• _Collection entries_
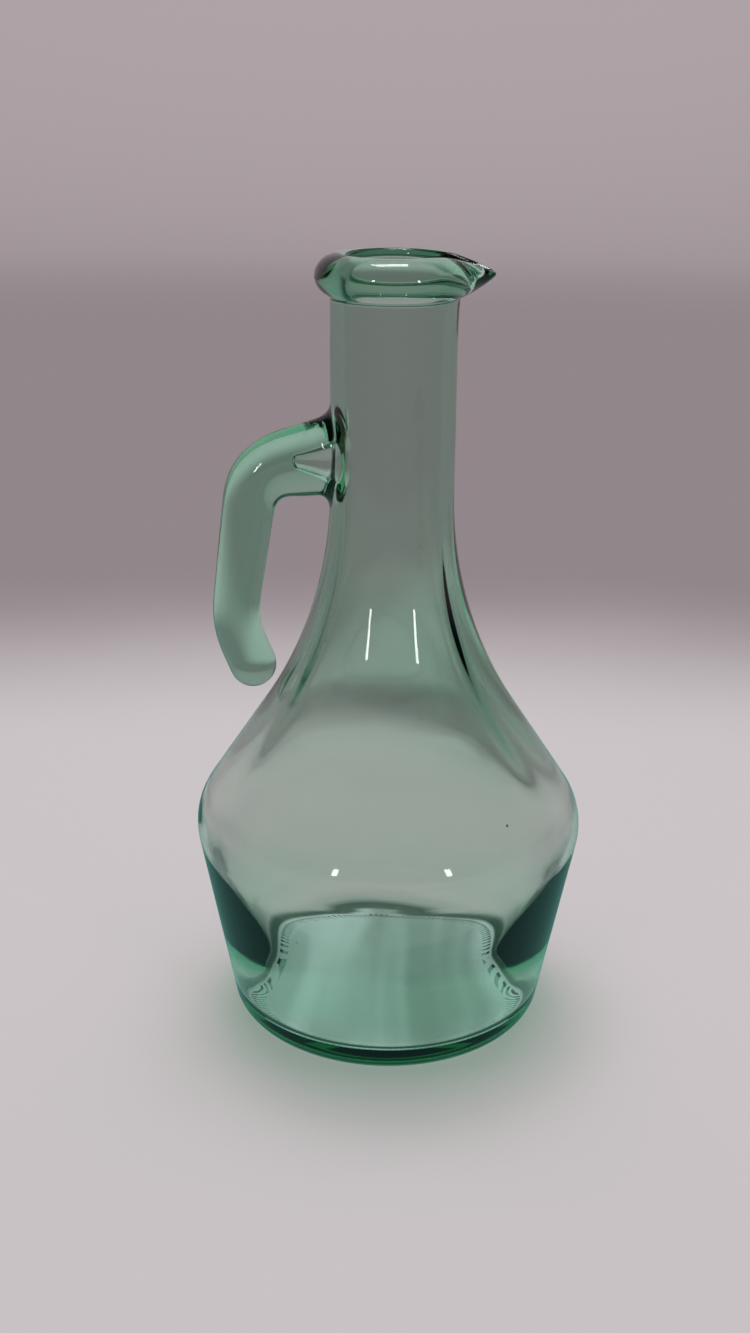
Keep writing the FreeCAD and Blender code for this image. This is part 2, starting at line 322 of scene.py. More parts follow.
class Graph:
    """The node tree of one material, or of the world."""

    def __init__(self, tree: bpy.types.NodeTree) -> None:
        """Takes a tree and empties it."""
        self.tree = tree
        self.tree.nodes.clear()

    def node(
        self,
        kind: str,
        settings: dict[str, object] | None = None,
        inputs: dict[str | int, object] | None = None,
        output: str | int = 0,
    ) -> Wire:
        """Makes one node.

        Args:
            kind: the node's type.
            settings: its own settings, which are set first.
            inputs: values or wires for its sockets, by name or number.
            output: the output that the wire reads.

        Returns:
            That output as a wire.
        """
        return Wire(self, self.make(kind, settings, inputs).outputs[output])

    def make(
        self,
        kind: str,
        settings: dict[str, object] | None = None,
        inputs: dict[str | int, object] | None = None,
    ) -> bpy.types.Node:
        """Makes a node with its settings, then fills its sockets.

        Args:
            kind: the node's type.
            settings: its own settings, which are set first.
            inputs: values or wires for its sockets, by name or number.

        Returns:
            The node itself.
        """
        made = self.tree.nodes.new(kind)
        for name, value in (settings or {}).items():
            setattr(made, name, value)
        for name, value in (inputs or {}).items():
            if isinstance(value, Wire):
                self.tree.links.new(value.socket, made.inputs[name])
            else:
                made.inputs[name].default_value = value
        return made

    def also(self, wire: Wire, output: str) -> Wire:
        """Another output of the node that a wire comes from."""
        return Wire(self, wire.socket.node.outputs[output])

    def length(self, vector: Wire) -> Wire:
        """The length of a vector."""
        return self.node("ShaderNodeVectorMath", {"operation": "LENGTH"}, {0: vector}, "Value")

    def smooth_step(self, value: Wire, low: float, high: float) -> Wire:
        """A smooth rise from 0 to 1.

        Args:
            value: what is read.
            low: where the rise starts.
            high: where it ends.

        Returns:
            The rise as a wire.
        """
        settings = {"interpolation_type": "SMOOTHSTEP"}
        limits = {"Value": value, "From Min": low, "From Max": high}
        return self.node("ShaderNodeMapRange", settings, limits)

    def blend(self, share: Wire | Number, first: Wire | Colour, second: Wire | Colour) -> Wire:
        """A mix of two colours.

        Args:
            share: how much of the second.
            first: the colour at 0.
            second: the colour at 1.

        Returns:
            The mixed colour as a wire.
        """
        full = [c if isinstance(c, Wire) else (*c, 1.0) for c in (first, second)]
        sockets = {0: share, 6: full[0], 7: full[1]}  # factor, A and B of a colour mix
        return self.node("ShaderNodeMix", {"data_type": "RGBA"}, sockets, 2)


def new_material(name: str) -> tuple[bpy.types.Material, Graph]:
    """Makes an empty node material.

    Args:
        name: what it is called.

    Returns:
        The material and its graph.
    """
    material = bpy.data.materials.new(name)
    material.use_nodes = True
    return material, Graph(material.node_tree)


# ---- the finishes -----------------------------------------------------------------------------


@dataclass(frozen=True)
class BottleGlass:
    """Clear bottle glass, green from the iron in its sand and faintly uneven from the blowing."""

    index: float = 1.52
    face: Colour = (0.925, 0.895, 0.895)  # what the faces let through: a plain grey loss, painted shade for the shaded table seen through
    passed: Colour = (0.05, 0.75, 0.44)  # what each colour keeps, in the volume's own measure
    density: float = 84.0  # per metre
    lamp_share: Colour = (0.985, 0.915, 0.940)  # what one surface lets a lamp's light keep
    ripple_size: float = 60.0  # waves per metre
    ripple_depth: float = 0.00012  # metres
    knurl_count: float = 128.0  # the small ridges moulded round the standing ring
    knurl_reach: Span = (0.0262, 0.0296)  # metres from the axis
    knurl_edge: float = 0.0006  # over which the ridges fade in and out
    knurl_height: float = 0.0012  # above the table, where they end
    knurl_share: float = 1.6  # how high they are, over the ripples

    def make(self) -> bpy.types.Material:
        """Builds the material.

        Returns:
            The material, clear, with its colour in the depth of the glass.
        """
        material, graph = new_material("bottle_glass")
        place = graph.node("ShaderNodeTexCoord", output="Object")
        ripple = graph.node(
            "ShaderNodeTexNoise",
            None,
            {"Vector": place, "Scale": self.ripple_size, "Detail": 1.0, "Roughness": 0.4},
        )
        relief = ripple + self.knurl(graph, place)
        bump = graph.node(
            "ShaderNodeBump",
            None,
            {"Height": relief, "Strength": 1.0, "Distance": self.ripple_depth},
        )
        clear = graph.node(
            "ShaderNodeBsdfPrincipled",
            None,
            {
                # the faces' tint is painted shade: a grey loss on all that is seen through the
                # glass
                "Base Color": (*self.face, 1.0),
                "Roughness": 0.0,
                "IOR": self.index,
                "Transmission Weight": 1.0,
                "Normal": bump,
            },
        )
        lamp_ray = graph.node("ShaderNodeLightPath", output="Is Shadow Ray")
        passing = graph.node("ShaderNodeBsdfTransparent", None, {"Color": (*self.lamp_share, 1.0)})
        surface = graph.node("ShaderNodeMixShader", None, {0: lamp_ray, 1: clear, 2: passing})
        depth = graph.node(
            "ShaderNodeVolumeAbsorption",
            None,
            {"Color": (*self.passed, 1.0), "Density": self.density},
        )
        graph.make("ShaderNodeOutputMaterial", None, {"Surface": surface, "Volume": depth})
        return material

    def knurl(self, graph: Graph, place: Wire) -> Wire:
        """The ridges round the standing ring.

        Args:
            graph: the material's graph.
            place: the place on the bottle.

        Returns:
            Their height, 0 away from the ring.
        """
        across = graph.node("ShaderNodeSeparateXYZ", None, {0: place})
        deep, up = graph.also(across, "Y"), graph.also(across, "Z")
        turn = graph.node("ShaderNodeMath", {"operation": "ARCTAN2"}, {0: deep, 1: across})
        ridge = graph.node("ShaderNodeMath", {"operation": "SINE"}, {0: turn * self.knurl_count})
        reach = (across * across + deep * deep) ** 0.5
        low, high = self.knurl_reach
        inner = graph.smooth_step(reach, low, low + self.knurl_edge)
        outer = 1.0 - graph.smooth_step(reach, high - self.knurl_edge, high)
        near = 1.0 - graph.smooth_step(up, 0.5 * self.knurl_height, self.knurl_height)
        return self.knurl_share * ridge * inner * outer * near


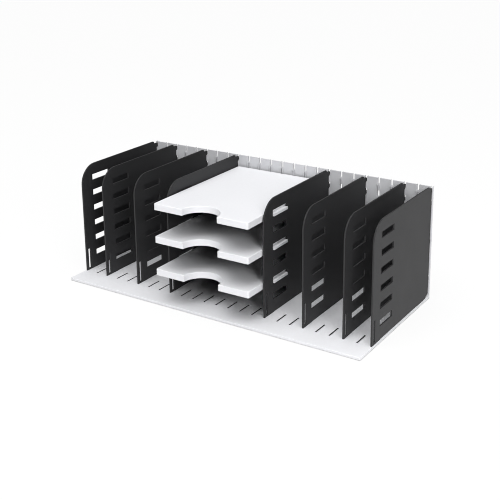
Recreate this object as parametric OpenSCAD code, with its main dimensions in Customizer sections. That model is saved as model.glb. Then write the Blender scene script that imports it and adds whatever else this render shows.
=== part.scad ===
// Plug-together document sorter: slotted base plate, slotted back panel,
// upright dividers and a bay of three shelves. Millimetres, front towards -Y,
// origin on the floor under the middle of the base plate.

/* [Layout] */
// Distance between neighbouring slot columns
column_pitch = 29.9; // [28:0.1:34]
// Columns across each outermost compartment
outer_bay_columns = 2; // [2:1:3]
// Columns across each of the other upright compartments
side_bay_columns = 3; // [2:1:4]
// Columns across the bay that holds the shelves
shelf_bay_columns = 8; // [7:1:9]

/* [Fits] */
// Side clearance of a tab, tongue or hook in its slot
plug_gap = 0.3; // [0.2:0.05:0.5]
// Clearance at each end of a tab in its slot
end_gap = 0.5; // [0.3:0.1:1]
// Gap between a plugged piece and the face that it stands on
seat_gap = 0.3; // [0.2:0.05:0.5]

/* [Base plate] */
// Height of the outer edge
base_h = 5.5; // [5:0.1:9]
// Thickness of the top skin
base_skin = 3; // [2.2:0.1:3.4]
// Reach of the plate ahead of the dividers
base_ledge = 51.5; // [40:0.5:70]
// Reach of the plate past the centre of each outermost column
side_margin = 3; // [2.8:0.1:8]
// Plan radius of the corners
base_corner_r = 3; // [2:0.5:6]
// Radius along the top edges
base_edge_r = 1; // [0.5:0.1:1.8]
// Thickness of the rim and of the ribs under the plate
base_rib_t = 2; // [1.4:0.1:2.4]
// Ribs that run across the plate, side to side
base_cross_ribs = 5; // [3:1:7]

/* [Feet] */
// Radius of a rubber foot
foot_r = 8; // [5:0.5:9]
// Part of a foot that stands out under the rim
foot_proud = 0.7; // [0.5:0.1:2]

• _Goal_
Out of the material above, gather each line where "scene" appears.

• _Correct answer_
Keep writing the FreeCAD and Blender code for this image. This is part 2, starting at line 322 of scene.py. More parts follow.
Recreate this object as parametric OpenSCAD code, with its main dimensions in Customizer sections. That model is saved as model.glb. Then write the Blender scene script that imports it and adds whatever else this render shows.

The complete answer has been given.